Unlike in the past, when 1999’s American Beauty proved a trip up north could lead to Oscar glory, late fall’s choicest academy bait, such as Frost/Nixon and Australia, won’t be there. Even high-profile titles opening in October — Ridley Scott’s Body of Lies, Oliver Stone’s W — are missing.

That doesn’t mean there won’t be celebrity gridlock at the 33rd edition of North America’s premier film gathering, which features 312 movies from 64 countries through Sept. 13.

Among the hundreds of stars expected: Keira Knightley, Matt Damon, Anne Hathaway, Benicio Del Toro, Charlize Theron, Adrien Brody, Dakota Fanning, Michael Caine, Queen Latifah and Viggo Mortensen. Even the tabloid world’s most famous former couple, Brad Pitt and Jennifer Aniston, will be there — on separate days.

If there is a major upside to the 2008 schedule, it is that the doom and gloom cast by last year’s dour war-themed dramas (In the Valley of Elah, Rendition) and vigilante gut-wrenchers (The Brave One, Reservation Road) have been replaced by what the festival’s co-director Piers Handling declares as “the return of the American comedy.”

Call it the Juno effect. “There are a few films about the Iraq war,” such as Kathryn Bigelow’s The Hurt Locker and The Lucky Ones with Rachel McAdams, he says. “But there are at least five really good, solid comedies.
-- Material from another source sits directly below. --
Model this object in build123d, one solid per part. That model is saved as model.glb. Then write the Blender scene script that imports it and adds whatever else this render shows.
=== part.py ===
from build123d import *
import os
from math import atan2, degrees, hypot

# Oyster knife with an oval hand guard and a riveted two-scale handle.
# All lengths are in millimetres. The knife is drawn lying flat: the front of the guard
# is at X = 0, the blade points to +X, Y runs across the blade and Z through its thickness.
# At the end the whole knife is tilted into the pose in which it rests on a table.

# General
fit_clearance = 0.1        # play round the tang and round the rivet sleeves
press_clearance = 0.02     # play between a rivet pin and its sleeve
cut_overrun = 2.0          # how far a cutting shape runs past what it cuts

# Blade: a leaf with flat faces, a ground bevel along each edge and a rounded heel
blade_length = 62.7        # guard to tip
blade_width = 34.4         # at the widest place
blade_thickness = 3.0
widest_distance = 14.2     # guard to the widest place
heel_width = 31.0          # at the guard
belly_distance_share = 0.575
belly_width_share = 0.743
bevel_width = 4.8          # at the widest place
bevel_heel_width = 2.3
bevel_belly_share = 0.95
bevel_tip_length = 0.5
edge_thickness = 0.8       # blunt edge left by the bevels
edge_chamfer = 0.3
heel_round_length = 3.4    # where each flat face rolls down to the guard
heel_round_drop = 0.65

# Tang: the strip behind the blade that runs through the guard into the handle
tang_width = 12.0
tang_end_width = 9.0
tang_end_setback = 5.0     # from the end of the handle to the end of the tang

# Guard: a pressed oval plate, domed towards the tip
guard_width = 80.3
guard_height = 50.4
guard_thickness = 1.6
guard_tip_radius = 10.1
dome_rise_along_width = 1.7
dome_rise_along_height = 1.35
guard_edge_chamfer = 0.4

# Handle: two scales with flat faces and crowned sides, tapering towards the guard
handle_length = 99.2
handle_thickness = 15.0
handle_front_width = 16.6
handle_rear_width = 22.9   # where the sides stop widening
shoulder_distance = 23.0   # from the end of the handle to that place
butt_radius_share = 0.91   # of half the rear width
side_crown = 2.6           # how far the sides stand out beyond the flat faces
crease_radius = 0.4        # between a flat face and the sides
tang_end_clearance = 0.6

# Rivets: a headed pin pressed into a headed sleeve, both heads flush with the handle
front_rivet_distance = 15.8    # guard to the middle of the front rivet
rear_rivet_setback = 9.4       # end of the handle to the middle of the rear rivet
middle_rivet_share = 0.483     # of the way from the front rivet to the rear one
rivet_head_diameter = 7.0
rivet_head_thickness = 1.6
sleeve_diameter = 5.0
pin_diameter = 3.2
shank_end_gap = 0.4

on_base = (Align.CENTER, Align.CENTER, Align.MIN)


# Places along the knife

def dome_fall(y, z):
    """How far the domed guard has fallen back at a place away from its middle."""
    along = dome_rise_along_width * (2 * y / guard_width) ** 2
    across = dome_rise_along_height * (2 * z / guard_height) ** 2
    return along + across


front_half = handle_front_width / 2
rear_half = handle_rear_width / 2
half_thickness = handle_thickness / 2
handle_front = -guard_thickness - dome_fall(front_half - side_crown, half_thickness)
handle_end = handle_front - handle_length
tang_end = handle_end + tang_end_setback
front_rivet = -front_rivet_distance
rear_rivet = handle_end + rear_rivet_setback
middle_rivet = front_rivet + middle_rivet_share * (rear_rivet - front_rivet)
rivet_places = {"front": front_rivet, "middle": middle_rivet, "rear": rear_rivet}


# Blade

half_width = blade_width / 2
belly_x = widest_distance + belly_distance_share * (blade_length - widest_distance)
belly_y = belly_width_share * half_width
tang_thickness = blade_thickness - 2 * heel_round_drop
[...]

Kevin Smith’s Zack and Miri Make a Porno. Nick and Nora’s Infinite Playlist. Ghost Town, Religulous. The Coen brothers with Burn After Reading.”

Even British filmmaker Mike Leigh, whose last outing was the 2004 abortion weeper Vera Drake, has an effort that lives up to its title: Happy-Go-Lucky.

And a possible crowd-pleaser has emerged, if the reactions at Telluride can be trusted: Slumdog Millionaire, the story of a teen orphan in India who wins the jackpot on a Hindi version of Who Wants to Be a Millionaire. Directed by Danny Boyle (Trainspotting), it was recently picked up by Fox Searchlight in a deal with Warner Bros.

Fair warning, though. There is a Paris Hilton documentary, as if we didn’t know enough about the celebutante, helpfully titled Paris, Not France. But, as Handling notes, “It’s really short.”